Return all of the lines below exactly as they are.

:: Recorded data

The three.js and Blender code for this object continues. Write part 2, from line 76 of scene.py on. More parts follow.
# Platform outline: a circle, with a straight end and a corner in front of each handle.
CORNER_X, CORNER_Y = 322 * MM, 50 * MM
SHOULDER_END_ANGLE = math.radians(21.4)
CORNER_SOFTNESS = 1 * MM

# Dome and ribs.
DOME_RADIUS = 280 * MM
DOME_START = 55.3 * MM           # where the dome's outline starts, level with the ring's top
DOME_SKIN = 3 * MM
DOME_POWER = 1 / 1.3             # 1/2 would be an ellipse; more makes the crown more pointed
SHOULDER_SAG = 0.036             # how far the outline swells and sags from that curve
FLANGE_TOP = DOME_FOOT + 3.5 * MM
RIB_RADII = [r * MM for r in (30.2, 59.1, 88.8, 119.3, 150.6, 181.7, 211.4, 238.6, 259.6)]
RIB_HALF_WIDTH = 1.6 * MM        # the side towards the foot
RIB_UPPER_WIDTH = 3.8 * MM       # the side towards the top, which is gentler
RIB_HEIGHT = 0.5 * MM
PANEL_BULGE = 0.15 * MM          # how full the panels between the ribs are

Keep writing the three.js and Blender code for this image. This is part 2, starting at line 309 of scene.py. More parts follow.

::::

● **Output**
The three.js and Blender code for this object continues. Write part 2, from line 76 of scene.py on. More parts follow.
# Platform outline: a circle, with a straight end and a corner in front of each handle.
CORNER_X, CORNER_Y = 322 * MM, 50 * MM
SHOULDER_END_ANGLE = math.radians(21.4)
CORNER_SOFTNESS = 1 * MM

# Dome and ribs.
DOME_RADIUS = 280 * MM
DOME_START = 55.3 * MM           # where the dome's outline starts, level with the ring's top
DOME_SKIN = 3 * MM
DOME_POWER = 1 / 1.3             # 1/2 would be an ellipse; more makes the crown more pointed
SHOULDER_SAG = 0.036             # how far the outline swells and sags from that curve
FLANGE_TOP = DOME_FOOT + 3.5 * MM
RIB_RADII = [r * MM for r in (30.2, 59.1, 88.8, 119.3, 150.6, 181.7, 211.4, 238.6, 259.6)]
RIB_HALF_WIDTH = 1.6 * MM        # the side towards the foot
RIB_UPPER_WIDTH = 3.8 * MM       # the side towards the top, which is gentler
RIB_HEIGHT = 0.5 * MM
PANEL_BULGE = 0.15 * MM          # how full the panels between the ribs are

Keep writing the three.js and Blender code for this image. This is part 2, starting at line 309 of scene.py. More parts follow.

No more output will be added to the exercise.